> **WHAT NEEDS TO BE DONE**: Look through the material below. Copy every line with the string "objects" in it.

> **DATA SEGMENT**:
◆ ◆ ◆ ◆ ◆
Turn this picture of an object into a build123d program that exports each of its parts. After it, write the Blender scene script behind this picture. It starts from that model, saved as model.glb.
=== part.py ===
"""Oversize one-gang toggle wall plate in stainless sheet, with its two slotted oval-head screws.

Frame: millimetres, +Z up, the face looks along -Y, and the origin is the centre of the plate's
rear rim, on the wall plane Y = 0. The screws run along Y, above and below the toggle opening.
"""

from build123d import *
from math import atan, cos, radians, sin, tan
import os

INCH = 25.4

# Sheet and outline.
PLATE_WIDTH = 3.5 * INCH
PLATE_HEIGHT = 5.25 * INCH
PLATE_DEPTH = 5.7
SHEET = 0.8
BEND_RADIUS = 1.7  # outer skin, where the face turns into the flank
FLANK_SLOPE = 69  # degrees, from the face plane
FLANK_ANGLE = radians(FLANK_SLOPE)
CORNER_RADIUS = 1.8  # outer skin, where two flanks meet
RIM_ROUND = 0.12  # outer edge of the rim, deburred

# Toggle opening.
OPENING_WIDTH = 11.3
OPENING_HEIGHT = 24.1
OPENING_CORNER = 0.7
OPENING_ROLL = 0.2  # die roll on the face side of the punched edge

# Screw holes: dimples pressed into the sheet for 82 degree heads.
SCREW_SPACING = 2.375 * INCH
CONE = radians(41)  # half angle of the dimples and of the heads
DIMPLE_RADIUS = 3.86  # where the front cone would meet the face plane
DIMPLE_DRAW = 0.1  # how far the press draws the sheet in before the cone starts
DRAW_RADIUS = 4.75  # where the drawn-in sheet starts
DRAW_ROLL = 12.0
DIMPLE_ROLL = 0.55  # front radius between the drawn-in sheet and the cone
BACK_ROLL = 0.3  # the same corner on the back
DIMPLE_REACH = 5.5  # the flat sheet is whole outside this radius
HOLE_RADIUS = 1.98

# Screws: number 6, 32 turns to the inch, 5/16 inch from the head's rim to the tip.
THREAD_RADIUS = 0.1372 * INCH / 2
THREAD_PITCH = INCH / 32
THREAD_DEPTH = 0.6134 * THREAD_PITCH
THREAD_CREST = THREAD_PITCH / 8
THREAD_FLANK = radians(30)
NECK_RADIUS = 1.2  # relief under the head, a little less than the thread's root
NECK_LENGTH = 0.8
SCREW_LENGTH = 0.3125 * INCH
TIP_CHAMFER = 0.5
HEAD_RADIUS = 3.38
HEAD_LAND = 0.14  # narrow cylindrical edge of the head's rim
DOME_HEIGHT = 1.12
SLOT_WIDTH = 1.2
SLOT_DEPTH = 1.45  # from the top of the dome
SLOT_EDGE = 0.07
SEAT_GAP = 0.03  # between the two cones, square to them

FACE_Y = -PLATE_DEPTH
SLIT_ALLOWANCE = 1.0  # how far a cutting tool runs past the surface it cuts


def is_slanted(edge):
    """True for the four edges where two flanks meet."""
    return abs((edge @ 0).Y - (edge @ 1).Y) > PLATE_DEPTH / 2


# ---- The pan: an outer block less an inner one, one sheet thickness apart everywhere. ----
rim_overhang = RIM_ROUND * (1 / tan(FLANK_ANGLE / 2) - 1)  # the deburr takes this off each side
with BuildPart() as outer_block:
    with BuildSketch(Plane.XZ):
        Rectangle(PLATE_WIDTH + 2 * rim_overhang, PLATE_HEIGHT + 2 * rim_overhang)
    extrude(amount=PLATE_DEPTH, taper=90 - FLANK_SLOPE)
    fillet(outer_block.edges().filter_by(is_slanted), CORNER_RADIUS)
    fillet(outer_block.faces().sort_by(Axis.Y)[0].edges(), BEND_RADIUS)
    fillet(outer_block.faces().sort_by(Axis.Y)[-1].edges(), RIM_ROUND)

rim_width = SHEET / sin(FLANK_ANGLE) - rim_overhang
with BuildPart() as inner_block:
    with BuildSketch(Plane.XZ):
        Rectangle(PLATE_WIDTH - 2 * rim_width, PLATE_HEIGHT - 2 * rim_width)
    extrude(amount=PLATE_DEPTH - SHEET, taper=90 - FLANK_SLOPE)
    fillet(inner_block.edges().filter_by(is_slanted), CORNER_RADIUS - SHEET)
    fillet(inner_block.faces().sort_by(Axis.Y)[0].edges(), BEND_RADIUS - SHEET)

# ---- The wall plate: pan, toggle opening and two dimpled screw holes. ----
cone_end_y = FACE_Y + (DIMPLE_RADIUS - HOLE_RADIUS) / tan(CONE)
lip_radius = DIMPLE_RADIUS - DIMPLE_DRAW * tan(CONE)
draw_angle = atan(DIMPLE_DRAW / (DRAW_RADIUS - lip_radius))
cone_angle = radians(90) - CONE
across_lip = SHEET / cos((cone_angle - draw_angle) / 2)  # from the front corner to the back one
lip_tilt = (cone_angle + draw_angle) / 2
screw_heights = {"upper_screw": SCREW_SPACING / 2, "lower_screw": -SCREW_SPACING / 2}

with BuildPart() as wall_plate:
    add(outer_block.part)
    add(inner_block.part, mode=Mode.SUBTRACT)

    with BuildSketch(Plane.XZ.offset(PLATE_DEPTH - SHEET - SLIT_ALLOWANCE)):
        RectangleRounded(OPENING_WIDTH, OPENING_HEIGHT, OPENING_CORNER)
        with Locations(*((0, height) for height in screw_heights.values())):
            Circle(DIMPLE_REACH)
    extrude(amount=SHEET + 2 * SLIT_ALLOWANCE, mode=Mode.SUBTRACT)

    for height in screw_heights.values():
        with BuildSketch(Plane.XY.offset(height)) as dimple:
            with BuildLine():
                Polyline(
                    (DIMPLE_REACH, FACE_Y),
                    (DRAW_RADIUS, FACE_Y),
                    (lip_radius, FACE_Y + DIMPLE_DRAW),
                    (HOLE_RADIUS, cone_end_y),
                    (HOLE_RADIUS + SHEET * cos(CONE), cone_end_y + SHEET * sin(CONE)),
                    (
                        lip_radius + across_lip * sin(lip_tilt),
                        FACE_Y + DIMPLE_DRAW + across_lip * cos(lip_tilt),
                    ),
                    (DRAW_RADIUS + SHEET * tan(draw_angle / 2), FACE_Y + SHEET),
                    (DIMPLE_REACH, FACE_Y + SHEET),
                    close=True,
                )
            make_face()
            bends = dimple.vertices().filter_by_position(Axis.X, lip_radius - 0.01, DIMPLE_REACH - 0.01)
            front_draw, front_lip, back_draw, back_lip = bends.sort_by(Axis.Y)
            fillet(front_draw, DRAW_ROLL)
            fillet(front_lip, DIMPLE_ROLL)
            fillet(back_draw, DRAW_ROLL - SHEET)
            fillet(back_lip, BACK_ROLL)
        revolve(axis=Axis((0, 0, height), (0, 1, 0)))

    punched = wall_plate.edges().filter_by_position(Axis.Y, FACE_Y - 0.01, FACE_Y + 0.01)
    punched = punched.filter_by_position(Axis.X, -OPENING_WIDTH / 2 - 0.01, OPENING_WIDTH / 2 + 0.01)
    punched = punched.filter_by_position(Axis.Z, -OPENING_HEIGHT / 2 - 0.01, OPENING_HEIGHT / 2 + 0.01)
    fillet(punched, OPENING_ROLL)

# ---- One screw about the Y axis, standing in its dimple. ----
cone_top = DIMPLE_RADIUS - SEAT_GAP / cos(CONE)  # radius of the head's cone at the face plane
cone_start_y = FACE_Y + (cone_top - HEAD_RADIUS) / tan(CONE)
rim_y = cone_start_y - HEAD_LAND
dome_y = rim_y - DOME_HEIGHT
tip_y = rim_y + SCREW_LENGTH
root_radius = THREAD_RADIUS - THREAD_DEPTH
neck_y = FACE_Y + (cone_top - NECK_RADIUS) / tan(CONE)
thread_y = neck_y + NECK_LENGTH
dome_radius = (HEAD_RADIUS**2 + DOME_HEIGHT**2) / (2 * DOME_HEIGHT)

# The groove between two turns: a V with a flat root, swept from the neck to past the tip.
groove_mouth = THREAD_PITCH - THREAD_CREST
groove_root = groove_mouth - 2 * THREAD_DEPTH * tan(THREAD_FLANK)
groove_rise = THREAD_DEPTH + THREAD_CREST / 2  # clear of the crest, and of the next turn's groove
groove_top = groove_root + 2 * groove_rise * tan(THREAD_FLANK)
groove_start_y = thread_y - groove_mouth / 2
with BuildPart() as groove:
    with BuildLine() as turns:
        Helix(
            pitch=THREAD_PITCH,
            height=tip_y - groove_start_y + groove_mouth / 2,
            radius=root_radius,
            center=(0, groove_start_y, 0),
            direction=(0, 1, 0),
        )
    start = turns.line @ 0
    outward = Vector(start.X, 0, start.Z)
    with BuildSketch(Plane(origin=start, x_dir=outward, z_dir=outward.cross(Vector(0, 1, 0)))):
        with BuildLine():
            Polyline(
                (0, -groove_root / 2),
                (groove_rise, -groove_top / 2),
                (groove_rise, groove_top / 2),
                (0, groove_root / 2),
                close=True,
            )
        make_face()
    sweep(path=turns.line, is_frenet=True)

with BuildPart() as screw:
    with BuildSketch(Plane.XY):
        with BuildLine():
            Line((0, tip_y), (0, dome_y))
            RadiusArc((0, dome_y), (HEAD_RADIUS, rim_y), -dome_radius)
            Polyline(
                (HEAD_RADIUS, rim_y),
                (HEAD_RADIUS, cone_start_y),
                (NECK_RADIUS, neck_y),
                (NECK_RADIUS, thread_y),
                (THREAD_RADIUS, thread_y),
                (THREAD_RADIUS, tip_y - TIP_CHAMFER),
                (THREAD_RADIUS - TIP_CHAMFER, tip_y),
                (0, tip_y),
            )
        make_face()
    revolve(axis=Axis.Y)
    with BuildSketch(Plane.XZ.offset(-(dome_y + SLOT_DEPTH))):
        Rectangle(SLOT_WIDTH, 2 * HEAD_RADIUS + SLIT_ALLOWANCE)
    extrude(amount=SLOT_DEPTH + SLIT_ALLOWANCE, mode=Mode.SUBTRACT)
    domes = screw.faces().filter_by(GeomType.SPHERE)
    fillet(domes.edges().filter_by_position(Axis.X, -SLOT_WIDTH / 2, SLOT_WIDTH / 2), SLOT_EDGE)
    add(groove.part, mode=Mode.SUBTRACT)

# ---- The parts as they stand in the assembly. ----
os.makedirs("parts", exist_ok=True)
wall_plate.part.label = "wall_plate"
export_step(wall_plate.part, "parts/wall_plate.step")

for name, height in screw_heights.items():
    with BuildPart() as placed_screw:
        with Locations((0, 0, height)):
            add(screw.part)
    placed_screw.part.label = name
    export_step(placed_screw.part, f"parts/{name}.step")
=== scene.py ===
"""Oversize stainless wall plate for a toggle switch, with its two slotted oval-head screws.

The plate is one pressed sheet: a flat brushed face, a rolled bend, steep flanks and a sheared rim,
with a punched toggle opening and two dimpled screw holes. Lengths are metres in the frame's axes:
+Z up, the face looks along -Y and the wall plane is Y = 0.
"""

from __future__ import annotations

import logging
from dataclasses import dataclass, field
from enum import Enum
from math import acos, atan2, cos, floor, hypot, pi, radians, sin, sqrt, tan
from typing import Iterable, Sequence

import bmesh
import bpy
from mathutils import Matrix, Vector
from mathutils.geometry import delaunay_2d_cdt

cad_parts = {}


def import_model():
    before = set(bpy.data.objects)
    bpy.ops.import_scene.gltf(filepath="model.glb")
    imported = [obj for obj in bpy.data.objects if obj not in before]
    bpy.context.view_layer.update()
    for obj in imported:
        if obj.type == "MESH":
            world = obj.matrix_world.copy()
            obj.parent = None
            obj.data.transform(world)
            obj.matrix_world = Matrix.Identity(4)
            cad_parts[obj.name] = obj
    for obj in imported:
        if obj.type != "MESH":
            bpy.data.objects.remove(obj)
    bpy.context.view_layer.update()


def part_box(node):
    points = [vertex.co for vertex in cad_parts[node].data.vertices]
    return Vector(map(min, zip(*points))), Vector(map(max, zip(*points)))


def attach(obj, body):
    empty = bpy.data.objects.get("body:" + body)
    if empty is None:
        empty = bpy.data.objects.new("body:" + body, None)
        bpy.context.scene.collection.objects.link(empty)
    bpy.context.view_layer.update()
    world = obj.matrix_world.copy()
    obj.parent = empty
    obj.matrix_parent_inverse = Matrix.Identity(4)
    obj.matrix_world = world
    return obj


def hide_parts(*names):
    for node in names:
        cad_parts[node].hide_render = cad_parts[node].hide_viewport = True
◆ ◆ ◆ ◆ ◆
> **TASK RESULT**:
    before = set(bpy.data.objects)
    imported = [obj for obj in bpy.data.objects if obj not in before]
            bpy.data.objects.remove(obj)
    empty = bpy.data.objects.get("body:" + body)
        empty = bpy.data.objects.new("body:" + body, None)
        bpy.context.scene.collection.objects.link(empty)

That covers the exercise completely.